A fisherman's corpse is found tangled in his own net. The net have knots tied in it. Locals claim these markings were for luck, but someone has been tying them wrong on purpose.

The Cold Hearth

An abandoned house seems colder than it should be. In the ashes of the hearth, someone finds a single unburned seed. It was meant to be burned every year to bring warmth to the home, a ritual forgotten just before the family vanished.

The Crossroads Pebble

At a lonely crossroads, travelers leave small piles of pebbles for luck. One evening, a merchant disappears after kicking one such pile. The adventurers find his footprints circling endlessly in the dust, a subtle hint that the old charm might have held more truth than anyone thought.

The Well Token

While drawing water from a village well, someone finds a tarnished coin engraved with strange markings. The locals insist it was tossed in as an offering centuries ago, and that removing it might have broken something delicate.

The Candle Line

Inside a cottage struck by lightning, the only untouched spot is a neat row of candle stubs on the windowsill. Each candle bears a faint mark, like a sigil drawn in wax. Finding who placed them may reveal why the storm chose that house.

The Hunter's Knot

A slain deer is found hanging in the woods, marked with small woven charms of grass and bone.
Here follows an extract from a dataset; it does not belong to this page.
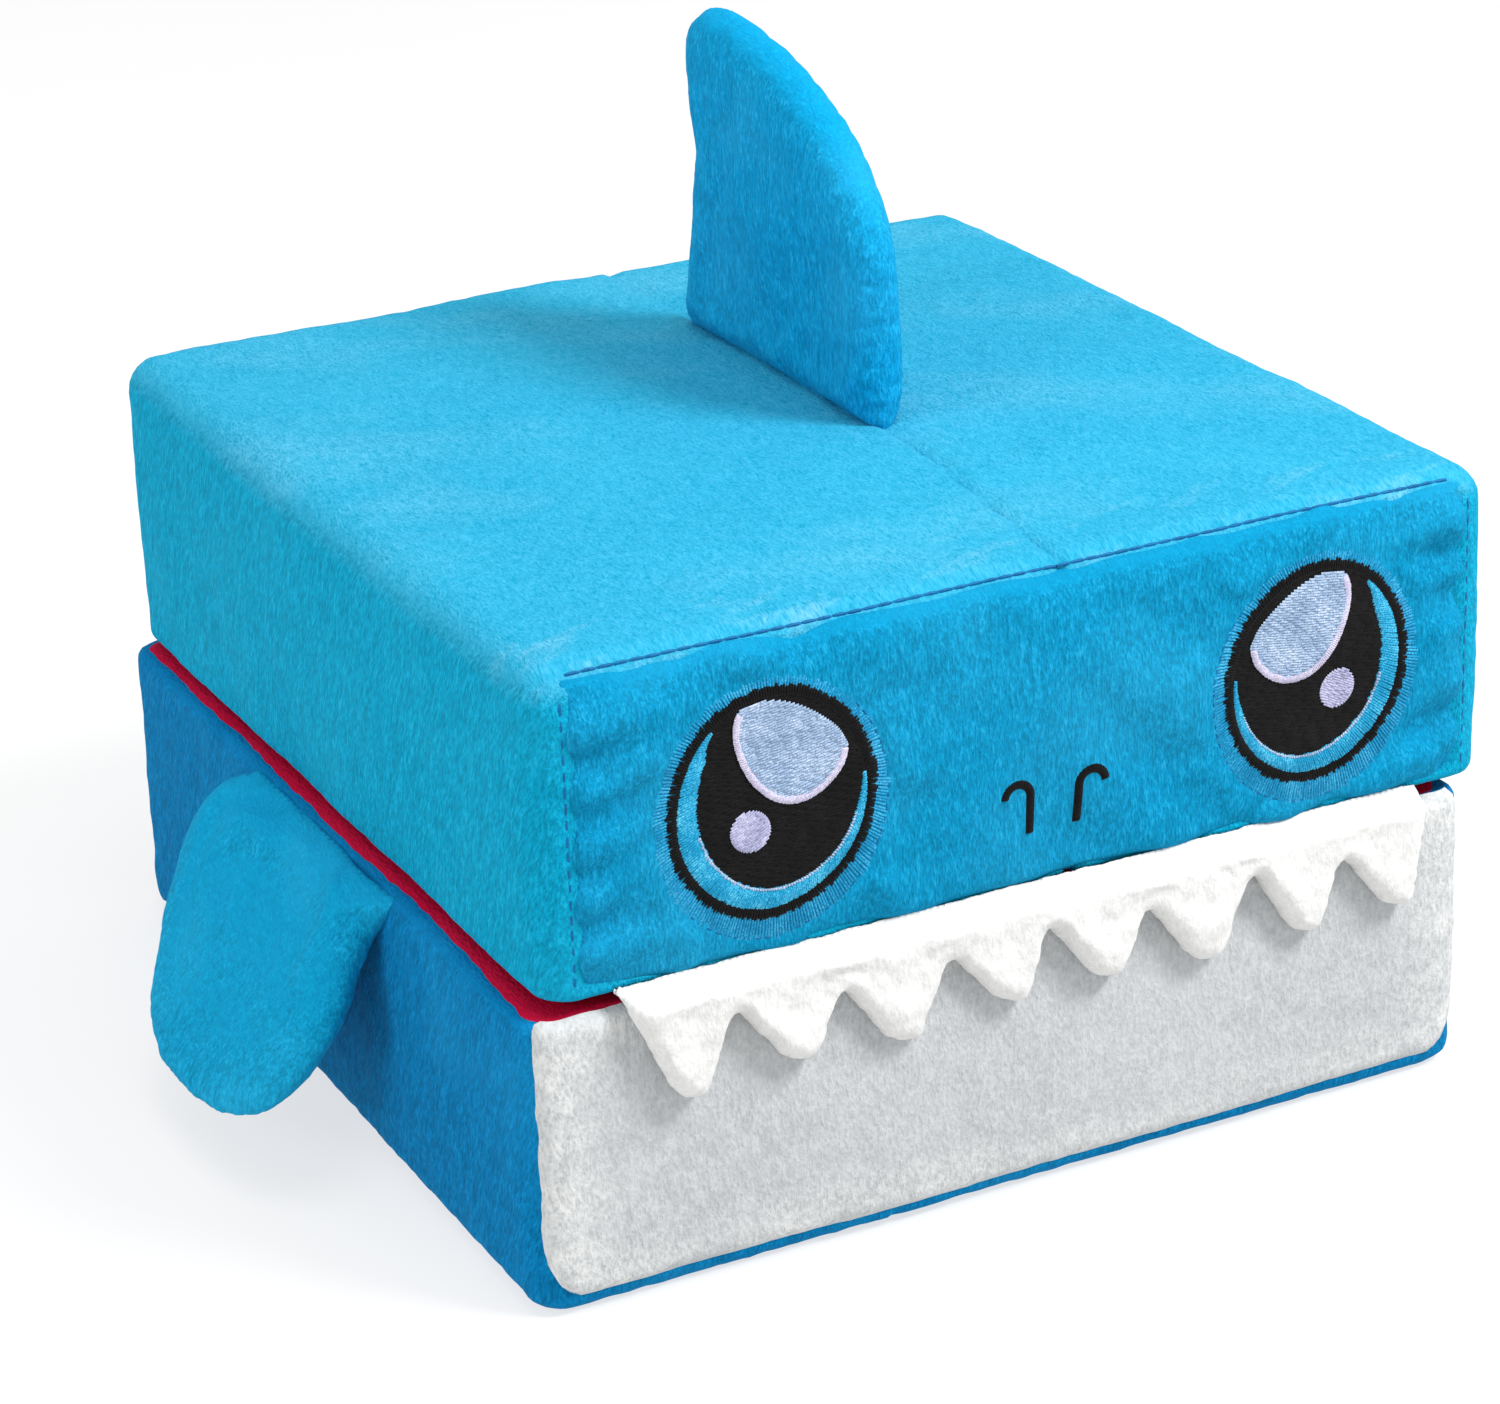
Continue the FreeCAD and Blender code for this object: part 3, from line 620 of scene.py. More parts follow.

Hunters say these knots keep arrows true, but one knot has been tied backward. The adventurers notice the detail just in time to realize they're being watched.

The Empty Cradle

A grieving mother insists her baby was taken by "the cradle spirit." Beneath the cradle, carved faintly into the wood, is a small symbol, one the adventurers have seen before, in a different home, linked to a charm meant to invite the spirits to protect infants. This one, however, was carved upside down.